The Wesley Hills resident questioned if Gruber's statements were a violation of his oath of office. "You are supposed to be working in the best interests of all the children of the district."

Busing cuts tabled

Transportation costs keep soaring but residents have no appetite for cutting back offerings to help boost the deficit-strained budget. Projections put the cost for next year's transportation at $76 million, which would eat up a fifth of operating costs.

That's because the district offers universal busing — with trips that aren't fully reimbursed by the state — and pays high prices for a complex web of vendors transporting kids to scores of private schools. The district's transit system is the most complex in the state, excluding NYC schools.

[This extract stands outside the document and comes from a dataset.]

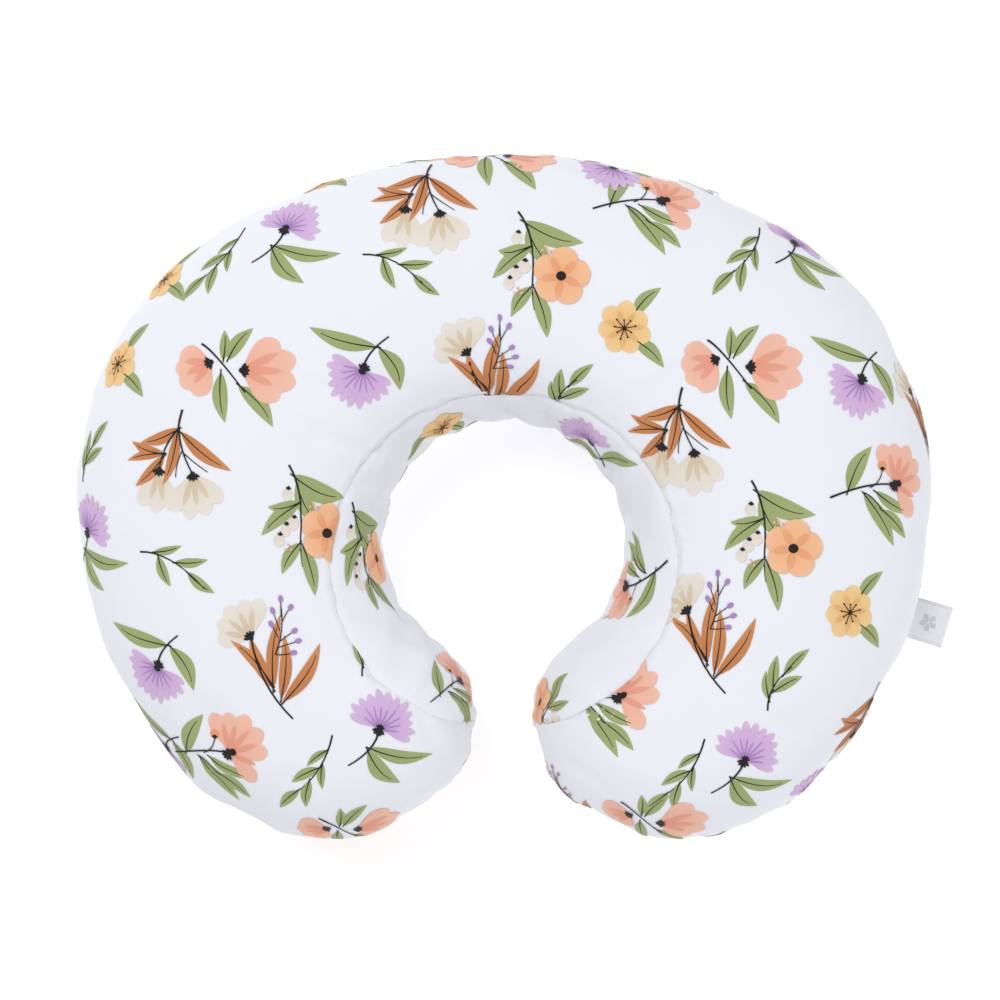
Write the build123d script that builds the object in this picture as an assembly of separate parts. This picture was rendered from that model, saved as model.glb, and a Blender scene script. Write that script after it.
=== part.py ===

East Ramapo: Monitors seek transportation cuts as banks refuse to lend money to district

According district calculations, up to $12 million a year could be saved by restricting busing to state-mandated parameters. The state reimburses transportation costs for student trips at or over 2 miles for grades K-8 and 3 miles for grades 9-12.

For both the public- and private-school community, busing cuts are a concern.

The district's roads are heavily congested and many areas lack sidewalks. Infrastructure has not kept up with traffic growth. If more kids were walking to school, and more parents driving their children, conditions could be even worse.

Two children were killed by their school buses in the last few weeks in the district, a tragedy East Ramapo schools Superintendent Clarence Ellis called gut-wrenching.

He acknowledged the concerns within both the public- and private-school communities.

Ellis said he understands why universal busing was instituted decades ago, pointing to a lack of sidewalks and infrastructure problems in the area. But everything must be on the table. "We're in such dire financial straits ... we have to include it."

Charles-Pierre, whose child attends East Ramapo public schools, said a safety study should be done.

As trustees made clear their concerns about safety, state-appointed fiscal monitor Bruce Singer suggested the board table the resolution to cut back universal busing.